Job:
Copy out every line of the data exactly.

Supplied material:
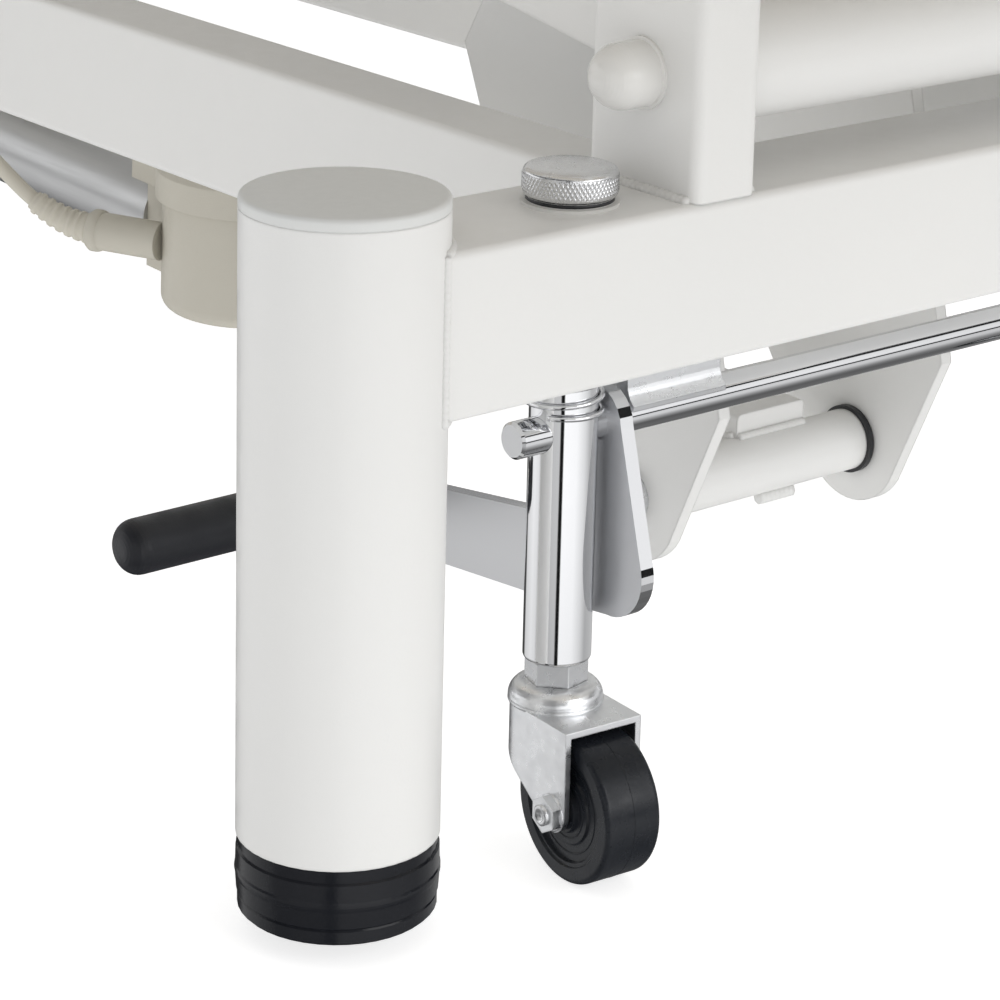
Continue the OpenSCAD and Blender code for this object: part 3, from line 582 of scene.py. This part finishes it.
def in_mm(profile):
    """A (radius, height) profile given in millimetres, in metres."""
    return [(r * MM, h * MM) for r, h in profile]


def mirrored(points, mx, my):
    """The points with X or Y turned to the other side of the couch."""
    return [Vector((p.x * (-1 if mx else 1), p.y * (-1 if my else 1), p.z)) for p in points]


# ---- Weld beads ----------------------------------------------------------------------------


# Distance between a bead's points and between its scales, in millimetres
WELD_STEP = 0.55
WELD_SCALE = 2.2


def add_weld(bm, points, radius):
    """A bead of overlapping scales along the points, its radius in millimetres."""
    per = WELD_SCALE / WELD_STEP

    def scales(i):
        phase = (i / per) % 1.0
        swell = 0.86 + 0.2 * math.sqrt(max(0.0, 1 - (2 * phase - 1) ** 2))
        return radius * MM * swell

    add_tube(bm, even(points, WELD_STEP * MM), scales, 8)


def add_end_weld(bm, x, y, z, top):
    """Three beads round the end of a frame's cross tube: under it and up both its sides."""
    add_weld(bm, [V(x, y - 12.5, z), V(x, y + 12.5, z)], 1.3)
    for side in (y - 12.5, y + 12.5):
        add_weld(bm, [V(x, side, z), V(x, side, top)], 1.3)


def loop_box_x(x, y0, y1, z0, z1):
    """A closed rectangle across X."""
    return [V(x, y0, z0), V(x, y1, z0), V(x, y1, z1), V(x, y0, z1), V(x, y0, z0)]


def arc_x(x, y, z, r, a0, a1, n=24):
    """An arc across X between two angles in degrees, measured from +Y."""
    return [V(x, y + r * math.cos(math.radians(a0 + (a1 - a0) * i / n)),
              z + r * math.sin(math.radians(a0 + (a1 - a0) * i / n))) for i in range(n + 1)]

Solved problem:
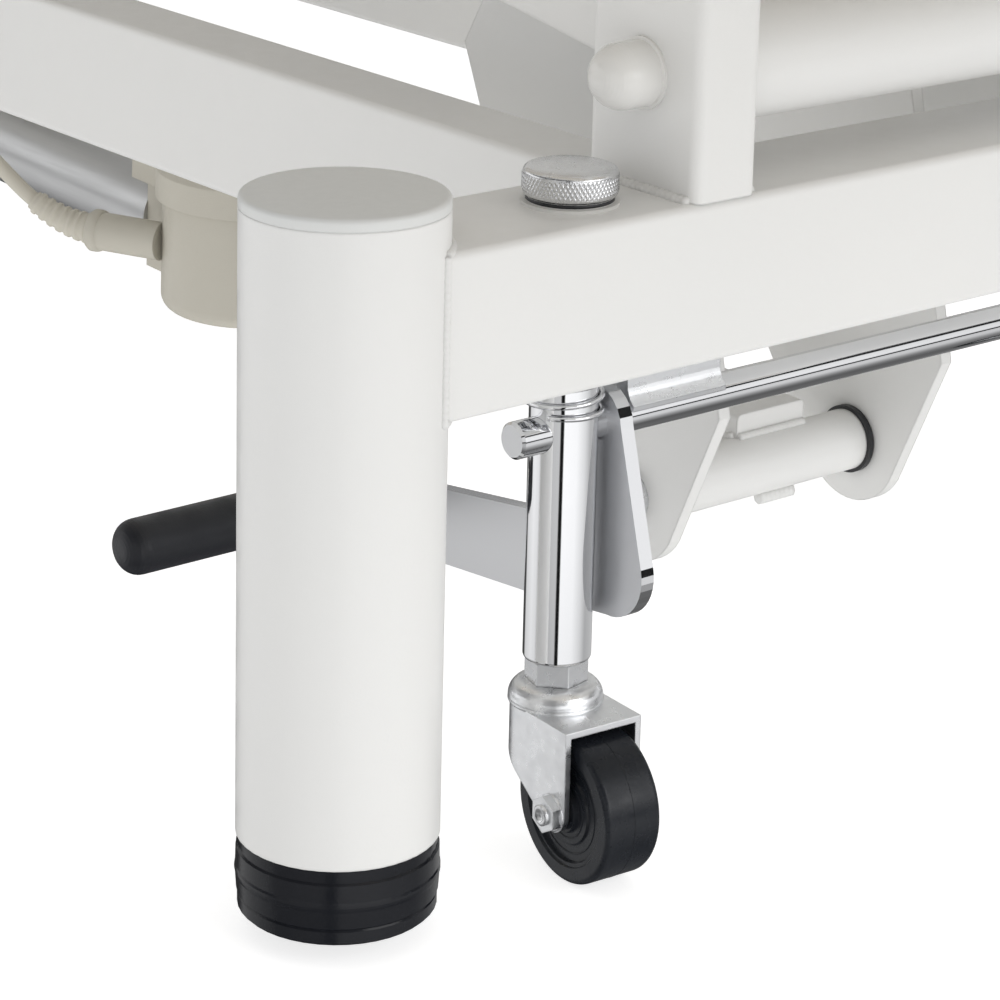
Continue the OpenSCAD and Blender code for this object: part 3, from line 582 of scene.py. This part finishes it.
def in_mm(profile):
    """A (radius, height) profile given in millimetres, in metres."""
    return [(r * MM, h * MM) for r, h in profile]


def mirrored(points, mx, my):
    """The points with X or Y turned to the other side of the couch."""
    return [Vector((p.x * (-1 if mx else 1), p.y * (-1 if my else 1), p.z)) for p in points]


# ---- Weld beads ----------------------------------------------------------------------------


# Distance between a bead's points and between its scales, in millimetres
WELD_STEP = 0.55
WELD_SCALE = 2.2


def add_weld(bm, points, radius):
    """A bead of overlapping scales along the points, its radius in millimetres."""
    per = WELD_SCALE / WELD_STEP

    def scales(i):
        phase = (i / per) % 1.0
        swell = 0.86 + 0.2 * math.sqrt(max(0.0, 1 - (2 * phase - 1) ** 2))
        return radius * MM * swell

    add_tube(bm, even(points, WELD_STEP * MM), scales, 8)


def add_end_weld(bm, x, y, z, top):
    """Three beads round the end of a frame's cross tube: under it and up both its sides."""
    add_weld(bm, [V(x, y - 12.5, z), V(x, y + 12.5, z)], 1.3)
    for side in (y - 12.5, y + 12.5):
        add_weld(bm, [V(x, side, z), V(x, side, top)], 1.3)


def loop_box_x(x, y0, y1, z0, z1):
    """A closed rectangle across X."""
    return [V(x, y0, z0), V(x, y1, z0), V(x, y1, z1), V(x, y0, z1), V(x, y0, z0)]


def arc_x(x, y, z, r, a0, a1, n=24):
    """An arc across X between two angles in degrees, measured from +Y."""
    return [V(x, y + r * math.cos(math.radians(a0 + (a1 - a0) * i / n)),
              z + r * math.sin(math.radians(a0 + (a1 - a0) * i / n))) for i in range(n + 1)]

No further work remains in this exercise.